The second season successfully portrays the era of the rise of the “new” generation of the crime underworld of the era – “Lucky” Luciano, Al Capone, Meyer Lansky – that would arise during the era of “Nucky’s” reign over Atlantic City. Of course, one should be careful not to watch Boardwalk Empire as pure documentary, because it isn’t. What it is, is a spectacularly staged and scripted period crime drama and bit of historical fiction that uses as its jumping off point the real life crime figures of the era. And boy does it work – television hardly gets more addictive than this.
Video Quality
[Rating:4.5/5]
Boardwalk Empire continues to be filmed on Super-35 format Kodak Vision2 50D 5201, Vision3 250D 5207, and Vision3 500T 5219 film stocks on various Panavision Panaflex cameras. The inclusion of the slow and mid-speed film stocks does result at times in some softer looking scenes and some spots tend to look just a little gritty, but the overall quality of this AVC/MPEG-4 1080p encodement is generally strong. In comparison to the broadcasts of the series, this is night and day, and this Blu-ray is miles ahead with more nuanced shadow extension, crisper details, better contrast and balance of white levels with a complete absence of noise and posterization.
Audio Quality
[Rating:4/5]
Boardwalk Empire‘s 5.1 soundtrack, offered on Blu-ray in lossless DTS-HD Master Audio (48kHz/24-bit), has never been particularly aggressive, with the series being mostly dialogue driven, but the mix does do a fairly good job at balancing atmospherics and some discrete sound effects in the surround channels with the front to make things engaging. The dialogue is clean with no clipping and stereo panning across the front to follow the action is rather well done as well.
Supplemental Materials
[Rating:4/5]
The second season collection is packed with cast, creator, and crew and commentaries, interactive features, and high definition featurettes on the new season and the historical time period.
The supplements:
- Character Dossier – This cool in-episode feature allows you to keep track of the many different characters and their interconnections by offering scene-specific character bios.
- Audio Commentaries:
- Episodes 1 – 21 with creator/writer/executive producer Terence Winter, director/writer/executive producer Tim Van Patten, and Michael K. Williams (Chalky White)

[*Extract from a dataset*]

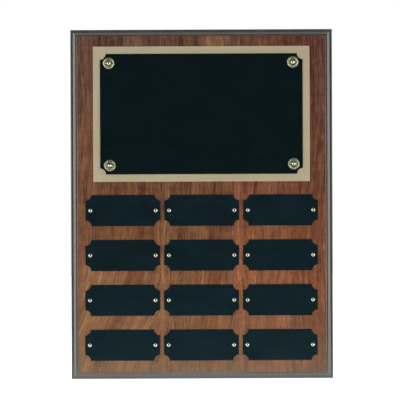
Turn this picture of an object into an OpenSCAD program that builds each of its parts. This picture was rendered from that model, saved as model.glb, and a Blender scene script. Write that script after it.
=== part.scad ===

- Episode 5 – “Gimcrack & Bunkum” with co-executive producer/writer Howard Korder and Jack Huston (Richard Harrow)
- Episode 7 – “Peg of Old” with co-executive producer/writer Howard Korder, co-producer/writer Steve Kornacki, director Allen Coulter, and Charlie Cox (Owen Slater)
- Episode 8 – “Two Boats and a Lifeguard” with creator/writer/executive producer Terence Winter, director/writer/executive producer Tom Van Patte and Steve Buscemi (Nucky Thompson)
- Episode 11 – “Under God’s Power She Flourishes” with co-executive producer/writer Howard Korder, director Allen Coulter, and Gretchen Mol (Gillian Darmody)
- Episode 12 – “To the Lost” with creator/writer/executive producer Terence Winter and director/writer/executive producer Tim Van Patten
- Back to the Boardwalk (1.78:1; 1080i/60) – Revisit season one of Boardwalk Empire with creator/executive producer Terence Winter in this 15-minute recap.
- Secrets of the Past: Storytelling in Episode 11 (Disc 4) – Hear from the writers, cast members, and crew of Boardwalk Empire in this enhanced, picture-in-picture feature as they reflect on season two and the pivotal episode “Under God’s Power She Flourishes.”
- Living in 1921 (Disc 5) – Look Back in time and discover the styles, sounds, and events that defined 1921 in this comprehensive, interactive guide.
- New Characters (Disc 5) (1.78:1; 1080i/60; 00:03:35) – Get acquainted with the two new major characters in season two: Owen Sleater and Manny Horvitz.
- Updates to the Boardwalk (Disc 5) (1.78:1; 1080i/60; 00:03:14) – Production designer Bill Groom, and creator /executive producer Terence Winter discuss the new sets of season two.
- The Money Decade (Disc 5) (1.78:1; 1080i/60; 00:24:33) – Explore the legacy of the 1920s and get an inside look at the styles and trends that made the decade “roar.”
- Season Two Promo Spot (Disc 5)
- DVDs – 2 double-sided DVDs of the season included
- Digital Copy
The Definitive Word
Overall:
[Rating:4.5/5]
It’s gritty, it’s salacious, it’s violent – in other words, it’s everything you want a crime drama on HBO to be, only it’s set in the 1920s. Season Two of Boardwalk Empire on Blu-ray continues to entertain just as much, or more, than the first.